**Job**:
Reproduce exactly the lines below, from the first through the one containing "quarterStrap(-1), medial: quarterStrap(1)", and nothing more.

**Source data**:
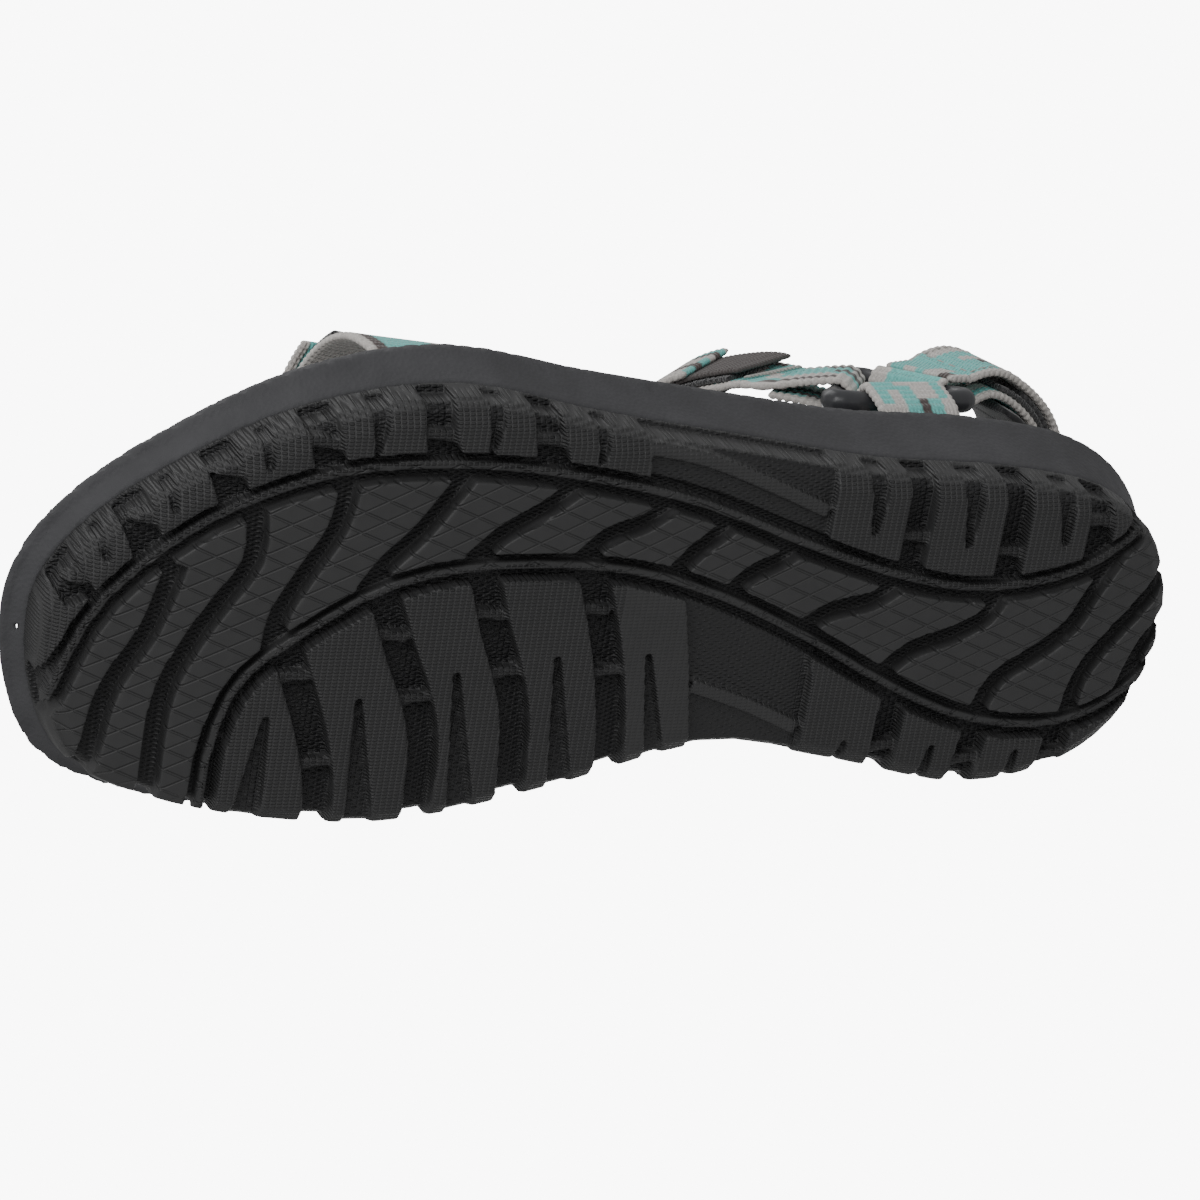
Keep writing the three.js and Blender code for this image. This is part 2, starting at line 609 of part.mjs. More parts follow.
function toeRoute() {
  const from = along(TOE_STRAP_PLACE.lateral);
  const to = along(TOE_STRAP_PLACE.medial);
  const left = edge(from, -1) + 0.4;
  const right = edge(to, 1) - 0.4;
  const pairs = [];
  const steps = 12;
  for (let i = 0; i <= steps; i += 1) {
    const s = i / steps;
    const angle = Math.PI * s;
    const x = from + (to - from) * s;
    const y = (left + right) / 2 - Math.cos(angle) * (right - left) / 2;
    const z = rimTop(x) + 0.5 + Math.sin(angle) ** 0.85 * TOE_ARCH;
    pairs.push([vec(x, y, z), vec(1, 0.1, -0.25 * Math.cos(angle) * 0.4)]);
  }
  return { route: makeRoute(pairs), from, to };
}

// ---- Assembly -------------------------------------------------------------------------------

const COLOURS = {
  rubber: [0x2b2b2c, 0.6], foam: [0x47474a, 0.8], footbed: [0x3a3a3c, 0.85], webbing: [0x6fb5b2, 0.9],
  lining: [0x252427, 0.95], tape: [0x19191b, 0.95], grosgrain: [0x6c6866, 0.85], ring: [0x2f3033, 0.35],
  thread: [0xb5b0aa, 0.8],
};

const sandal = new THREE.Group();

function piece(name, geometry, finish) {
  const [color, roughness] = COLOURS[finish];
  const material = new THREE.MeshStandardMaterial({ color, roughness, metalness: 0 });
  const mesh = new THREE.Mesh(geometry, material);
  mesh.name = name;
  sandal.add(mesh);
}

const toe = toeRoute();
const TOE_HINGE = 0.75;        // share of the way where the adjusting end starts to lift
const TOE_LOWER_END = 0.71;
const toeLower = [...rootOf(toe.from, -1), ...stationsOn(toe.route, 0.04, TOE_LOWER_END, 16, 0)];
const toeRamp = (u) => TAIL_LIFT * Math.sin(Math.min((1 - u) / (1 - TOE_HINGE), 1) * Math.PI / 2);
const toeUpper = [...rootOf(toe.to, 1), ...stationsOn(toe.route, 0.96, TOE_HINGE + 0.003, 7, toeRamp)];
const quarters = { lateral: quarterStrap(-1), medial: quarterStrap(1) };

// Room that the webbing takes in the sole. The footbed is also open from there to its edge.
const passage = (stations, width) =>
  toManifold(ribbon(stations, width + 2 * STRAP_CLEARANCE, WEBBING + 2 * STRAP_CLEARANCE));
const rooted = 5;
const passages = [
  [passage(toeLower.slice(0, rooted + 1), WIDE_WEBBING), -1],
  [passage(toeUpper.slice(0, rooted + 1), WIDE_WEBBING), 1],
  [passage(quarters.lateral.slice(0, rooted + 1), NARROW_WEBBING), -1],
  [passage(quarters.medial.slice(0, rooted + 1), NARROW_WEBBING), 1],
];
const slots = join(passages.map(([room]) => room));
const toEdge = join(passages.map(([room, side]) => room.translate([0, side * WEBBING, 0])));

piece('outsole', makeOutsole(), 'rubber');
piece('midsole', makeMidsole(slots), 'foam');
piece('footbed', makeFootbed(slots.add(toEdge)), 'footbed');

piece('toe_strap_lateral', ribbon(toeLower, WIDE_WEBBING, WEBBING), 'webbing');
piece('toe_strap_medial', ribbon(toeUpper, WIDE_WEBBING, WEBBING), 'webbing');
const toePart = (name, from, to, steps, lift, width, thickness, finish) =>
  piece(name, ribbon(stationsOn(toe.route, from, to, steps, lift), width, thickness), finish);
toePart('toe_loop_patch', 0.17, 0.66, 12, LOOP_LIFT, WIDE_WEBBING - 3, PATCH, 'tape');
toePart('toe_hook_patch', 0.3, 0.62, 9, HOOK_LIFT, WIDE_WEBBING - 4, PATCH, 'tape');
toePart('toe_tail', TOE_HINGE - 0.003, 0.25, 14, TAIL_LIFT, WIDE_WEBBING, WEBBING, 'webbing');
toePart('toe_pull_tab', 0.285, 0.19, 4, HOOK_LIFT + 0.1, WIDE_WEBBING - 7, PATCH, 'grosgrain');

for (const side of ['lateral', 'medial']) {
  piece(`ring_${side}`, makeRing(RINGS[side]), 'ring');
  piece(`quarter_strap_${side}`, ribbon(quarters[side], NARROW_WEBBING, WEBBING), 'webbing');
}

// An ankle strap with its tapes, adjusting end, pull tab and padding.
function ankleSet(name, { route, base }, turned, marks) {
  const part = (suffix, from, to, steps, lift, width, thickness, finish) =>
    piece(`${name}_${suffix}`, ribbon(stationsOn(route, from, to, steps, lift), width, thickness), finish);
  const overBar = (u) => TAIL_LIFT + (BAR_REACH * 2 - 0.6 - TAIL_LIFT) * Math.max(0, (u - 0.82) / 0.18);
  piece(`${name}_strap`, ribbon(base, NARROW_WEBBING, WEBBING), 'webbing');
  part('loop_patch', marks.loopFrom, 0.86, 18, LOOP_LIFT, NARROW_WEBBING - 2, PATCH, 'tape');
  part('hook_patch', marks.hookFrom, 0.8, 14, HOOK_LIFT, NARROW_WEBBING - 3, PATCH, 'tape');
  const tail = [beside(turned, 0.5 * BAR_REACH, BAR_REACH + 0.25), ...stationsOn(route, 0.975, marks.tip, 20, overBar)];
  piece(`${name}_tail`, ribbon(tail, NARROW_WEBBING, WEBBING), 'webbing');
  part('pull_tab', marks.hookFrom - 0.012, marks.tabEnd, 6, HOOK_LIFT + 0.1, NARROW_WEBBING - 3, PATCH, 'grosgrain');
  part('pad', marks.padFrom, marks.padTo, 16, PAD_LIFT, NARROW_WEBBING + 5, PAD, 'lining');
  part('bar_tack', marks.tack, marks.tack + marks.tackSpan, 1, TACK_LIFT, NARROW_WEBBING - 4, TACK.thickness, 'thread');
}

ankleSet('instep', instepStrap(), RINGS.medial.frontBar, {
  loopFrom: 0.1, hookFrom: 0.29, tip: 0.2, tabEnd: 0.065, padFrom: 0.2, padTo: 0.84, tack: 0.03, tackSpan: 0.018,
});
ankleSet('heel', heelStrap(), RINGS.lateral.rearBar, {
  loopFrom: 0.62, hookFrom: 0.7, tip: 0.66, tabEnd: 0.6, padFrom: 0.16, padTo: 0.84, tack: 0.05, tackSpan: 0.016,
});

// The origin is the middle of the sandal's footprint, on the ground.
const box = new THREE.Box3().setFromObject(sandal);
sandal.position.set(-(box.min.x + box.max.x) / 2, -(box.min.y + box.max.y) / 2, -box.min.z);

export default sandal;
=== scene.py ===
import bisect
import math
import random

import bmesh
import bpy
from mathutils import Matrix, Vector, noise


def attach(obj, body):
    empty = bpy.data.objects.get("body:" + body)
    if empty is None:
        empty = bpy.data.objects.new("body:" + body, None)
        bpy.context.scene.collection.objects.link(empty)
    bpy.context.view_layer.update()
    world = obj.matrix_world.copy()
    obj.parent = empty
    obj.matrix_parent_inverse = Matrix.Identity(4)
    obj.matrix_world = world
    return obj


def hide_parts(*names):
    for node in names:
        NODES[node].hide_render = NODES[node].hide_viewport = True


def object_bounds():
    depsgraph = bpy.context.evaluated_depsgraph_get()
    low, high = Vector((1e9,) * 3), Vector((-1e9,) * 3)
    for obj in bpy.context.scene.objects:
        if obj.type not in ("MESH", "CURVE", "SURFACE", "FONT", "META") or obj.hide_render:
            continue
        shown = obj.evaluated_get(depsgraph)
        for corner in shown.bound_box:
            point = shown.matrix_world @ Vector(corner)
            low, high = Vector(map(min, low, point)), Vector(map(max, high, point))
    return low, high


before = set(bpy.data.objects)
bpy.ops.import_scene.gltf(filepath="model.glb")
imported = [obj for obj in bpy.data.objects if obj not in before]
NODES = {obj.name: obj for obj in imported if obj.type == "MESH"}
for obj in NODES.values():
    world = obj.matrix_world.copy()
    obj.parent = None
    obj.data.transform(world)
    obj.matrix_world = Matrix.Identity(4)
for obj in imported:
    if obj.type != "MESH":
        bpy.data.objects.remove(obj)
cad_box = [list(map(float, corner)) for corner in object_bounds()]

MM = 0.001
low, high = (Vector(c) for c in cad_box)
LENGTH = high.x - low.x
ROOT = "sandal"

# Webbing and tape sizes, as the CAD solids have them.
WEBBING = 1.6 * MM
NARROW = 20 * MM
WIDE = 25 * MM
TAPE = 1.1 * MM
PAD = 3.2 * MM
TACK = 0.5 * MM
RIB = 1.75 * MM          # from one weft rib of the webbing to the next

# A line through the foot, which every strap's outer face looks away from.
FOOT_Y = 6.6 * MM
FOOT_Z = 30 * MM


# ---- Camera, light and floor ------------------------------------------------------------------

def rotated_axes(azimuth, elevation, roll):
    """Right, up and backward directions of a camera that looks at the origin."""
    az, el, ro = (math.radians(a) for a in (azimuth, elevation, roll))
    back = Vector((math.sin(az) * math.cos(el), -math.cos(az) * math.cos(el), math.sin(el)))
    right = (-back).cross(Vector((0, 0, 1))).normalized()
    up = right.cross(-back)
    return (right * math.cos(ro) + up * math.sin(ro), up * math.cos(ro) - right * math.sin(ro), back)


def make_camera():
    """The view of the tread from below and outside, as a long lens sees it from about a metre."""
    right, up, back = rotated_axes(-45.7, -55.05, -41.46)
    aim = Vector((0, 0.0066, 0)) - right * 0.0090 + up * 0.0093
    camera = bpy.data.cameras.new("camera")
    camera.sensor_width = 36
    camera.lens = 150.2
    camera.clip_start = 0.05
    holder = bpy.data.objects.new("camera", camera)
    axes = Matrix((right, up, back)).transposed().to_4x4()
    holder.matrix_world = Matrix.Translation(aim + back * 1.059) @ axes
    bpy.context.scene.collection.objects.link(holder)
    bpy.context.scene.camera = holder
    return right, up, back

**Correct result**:
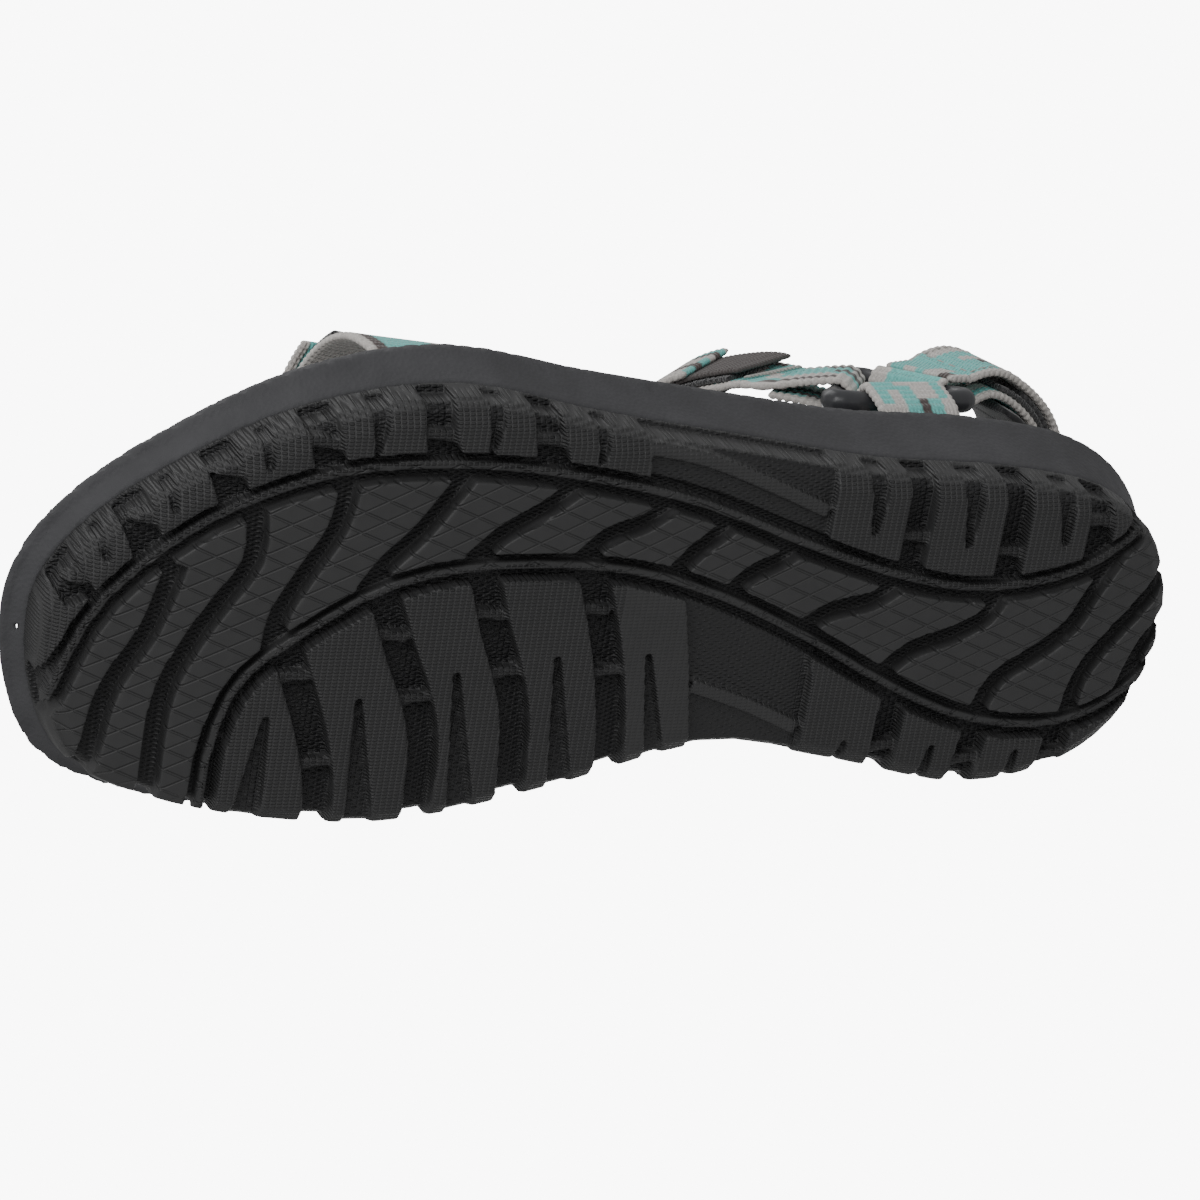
Keep writing the three.js and Blender code for this image. This is part 2, starting at line 609 of part.mjs. More parts follow.
function toeRoute() {
  const from = along(TOE_STRAP_PLACE.lateral);
  const to = along(TOE_STRAP_PLACE.medial);
  const left = edge(from, -1) + 0.4;
  const right = edge(to, 1) - 0.4;
  const pairs = [];
  const steps = 12;
  for (let i = 0; i <= steps; i += 1) {
    const s = i / steps;
    const angle = Math.PI * s;
    const x = from + (to - from) * s;
    const y = (left + right) / 2 - Math.cos(angle) * (right - left) / 2;
    const z = rimTop(x) + 0.5 + Math.sin(angle) ** 0.85 * TOE_ARCH;
    pairs.push([vec(x, y, z), vec(1, 0.1, -0.25 * Math.cos(angle) * 0.4)]);
  }
  return { route: makeRoute(pairs), from, to };
}

// ---- Assembly -------------------------------------------------------------------------------

const COLOURS = {
  rubber: [0x2b2b2c, 0.6], foam: [0x47474a, 0.8], footbed: [0x3a3a3c, 0.85], webbing: [0x6fb5b2, 0.9],
  lining: [0x252427, 0.95], tape: [0x19191b, 0.95], grosgrain: [0x6c6866, 0.85], ring: [0x2f3033, 0.35],
  thread: [0xb5b0aa, 0.8],
};

const sandal = new THREE.Group();

function piece(name, geometry, finish) {
  const [color, roughness] = COLOURS[finish];
  const material = new THREE.MeshStandardMaterial({ color, roughness, metalness: 0 });
  const mesh = new THREE.Mesh(geometry, material);
  mesh.name = name;
  sandal.add(mesh);
}

const toe = toeRoute();
const TOE_HINGE = 0.75;        // share of the way where the adjusting end starts to lift
const TOE_LOWER_END = 0.71;
const toeLower = [...rootOf(toe.from, -1), ...stationsOn(toe.route, 0.04, TOE_LOWER_END, 16, 0)];
const toeRamp = (u) => TAIL_LIFT * Math.sin(Math.min((1 - u) / (1 - TOE_HINGE), 1) * Math.PI / 2);
const toeUpper = [...rootOf(toe.to, 1), ...stationsOn(toe.route, 0.96, TOE_HINGE + 0.003, 7, toeRamp)];
const quarters = { lateral: quarterStrap(-1), medial: quarterStrap(1) };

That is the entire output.